The circle arrangement of the chairs is part of the exercise. Connors says this format is one way in which the organisation creates an appropriate atmosphere for inter-action, openness and equality among participants. The workshop revolves around five core themes: affirmation, communication, community building and trust, cooperation and transforming power.

Sessions are activity-driven and participatory. Participants dramatise real-life scenarios to reinforce the concepts. For instance, the group will act out altercations between lovers, parent-child fallouts and other typical potentially confrontational situations.

This is followed by a moment of reflection, where the group explores other ways in which the differences could have been handled. The idea is to cultivate certain key principles, such as being a good listener, exercising patience, showing sympathy, thinking creatively in resolving conflicts, and learning to take responsibility in conflict situations.

‘We see these small groups as a ‘model community’ that will serve as a catalyst in promoting these values in the real world,” says Connors.

Moipone Molotlhanyi, who is in grade 10, says the workshop was productive. ‘Most of the things we discussed hit nearer home. As young people we easily get tempted to resort to violence. I remember one day I had a heated argument with some of my classmates and we nearly exchanged blows. When I look back I can see the whole thing should not have gone that far.”

Molotlhanyi says that the workshop offered her ‘tools” that will be handy not only at school but also in the community.

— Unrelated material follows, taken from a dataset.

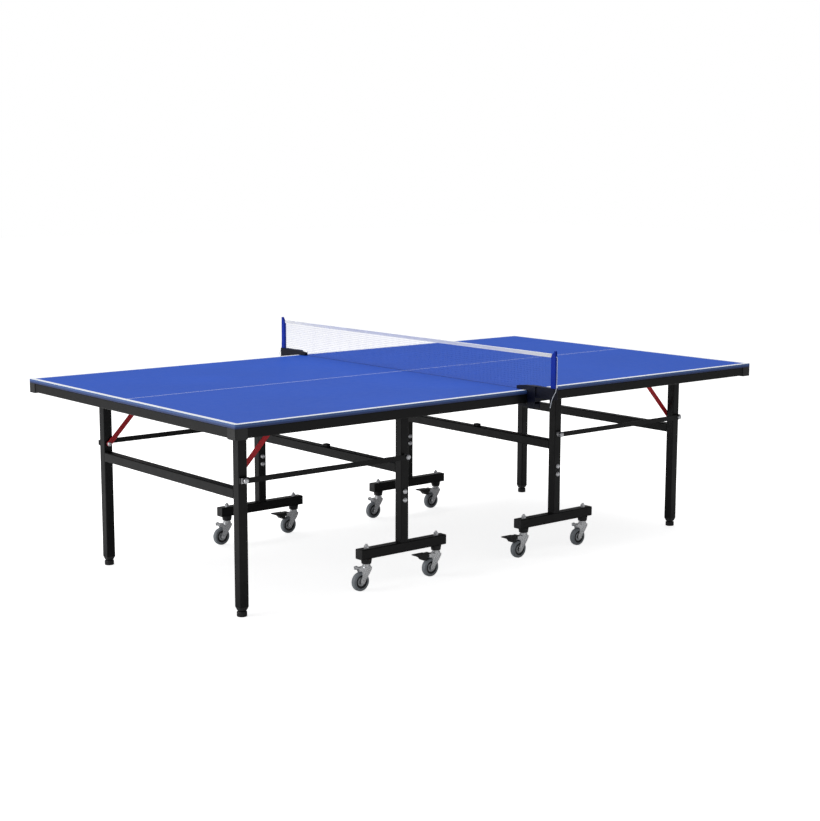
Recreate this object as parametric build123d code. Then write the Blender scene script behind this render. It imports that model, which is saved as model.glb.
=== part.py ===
from build123d import *
from math import atan2, degrees, pi
import os

# Folding table-tennis table: two wheeled halves that meet under a clip-on net.
# Millimetres. +X runs along the length, +Y across it, +Z up. The origin is on the floor under the net's centre.
# "left" is the -X half and "right" the +X half; "near" is the -Y side and "far" the +Y side.

# ---- Playing size ----
TABLE_LENGTH = 2740.0
TABLE_WIDTH = 1525.0
TABLE_HEIGHT = 760.0
NET_LENGTH = 1830.0           # over the outside of the cords on the two net posts
NET_HEIGHT = 152.5            # top of the net above the playing surface
HALF_GAP = 4.0                # slit between the two halves

# ---- Top ----
BOARD_THICKNESS = 16.0
BOARD_CORNER = 8.0
RAIL_HEIGHT = 36.0            # steel rails under the board
RAIL_WIDTH = 18.0
RAIL_WALL = 1.2
RAIL_INSET = 2.0              # rails sit this far inside the board's edge
GUARD_REACH = 50.0            # corner guard, along each edge
GUARD_DROP = 3.5              # how far the guard hangs below the rails

# ---- Square tubes of the underframe ----
TUBE = 38.0
TUBE_WALL = 1.5
TUBE_CORNER = 4.0
FRAME_Y = 489.5               # centre plane of the legs and posts, each side
LEG_X = 1173.0
POST_X = 420.0
HINGE_Z = 720.0               # leg hinges and post pivots
TUBE_OVER_HINGE = 7.0         # tube above the hinge axis
LEG_CROSSBAR_Z = 453.5
POST_CROSSBAR_Z = 459.0
LEG_TUBE_BOTTOM = 36.0

# ---- Wheeled base ----
BEAM = 40.0
BEAM_WALL = 2.0
BEAM_LENGTH = 430.0
BEAM_Z = 145.0
BEAM_CAP = 3.0
STUB = 34.4                   # base upright that slides inside the post
STUB_TOP = 420.0
POST_BOLTS_Z = (334.0, 368.0)

# ---- Casters ----
CASTER_SPACING = 354.0        # between the two swivels of one beam
CASTER_TRAIL = 30.0
WHEEL_RADIUS = 37.5
WHEEL_WIDTH = 24.0
TYRE_DEPTH = 11.5
STEM_RADIUS = 5.0
AXLE_RADIUS = 4.0
FORK_TOP = 92.0
FORK_PLATE = 2.5
COLLAR_BOTTOM = 105.0
PEDAL_PIVOT = (-42.0, 92.0)   # from the swivel axis, along X; and height
BRAKED = ("left_near_inner", "left_far_inner", "right_near_inner", "right_far_outer")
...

Shirley Molakeng, who teaches life orientation and computer literacy in grades eight to 11, says the workshop echoed some of the crucial aspects of life orientation, such as how to handle conflict situations and emotional intelligence.

‘We deal with cases of fights among learners, quite regularly. We find that peer group pressure and unstable family situations contribute to some of these problems. I hope learners present here today will help spread the message around,” said Molakeng.

She says she was impressed with the level of interaction between learners and teachers.

‘Learners were free to evaluate our teaching styles and what they expect from us. I feel the workshop succeeded to break down teacher-learner barriers.”

10 steps to violence prevention

Violence that exists in schools has its roots in broader family, community and societal issues. Thus ‘quick fixes” are not likely to work. Building relationships that are based on respect, trust and affirmation are more likely to create healthy, happy achievement-oriented schools in the long term. The following guidelines could assist in achieving this:

  • At the start of every term develop a boundary agreement between learners and educators outlining the kind of behaviour that everyone in the classroom agrees to. Review this agreement on a regular basis.
  • Have a minute of silence for a peaceful thought at the start of each class.
  • Look for things you can affirm in every learner — genuinely and repeatedly.
  • Do not use sarcasm; rather express yourself honestly and authentically, for example: ‘I feel worried when you don’t do your homework because I know you can do well.”
  • Find ways to get parents and guardians more involved in the education of their children. Parents can share their skills or talk about their life experiences; together parents, educators and learners can raise funds for the school.
  • Spend extra time helping learners who are having difficulties with school work.
  • Take time to talk about non-school issues with all learners individually and listen carefully to what they tell you about their lives.
  • Invite organisations to work with learners, parents, educators and the school management on specialised challenges such as listening skills, conflict resolution, peer mediation and HIV/Aids.
  • Make time to support one another and to share success stories about how you and your colleagues have dealt constructively with anger, conflict and violence in your school.
  • If you are an educator, affirm yourself every day, reminding yourself of the invaluable role you are playing in raising the future leaders of our country.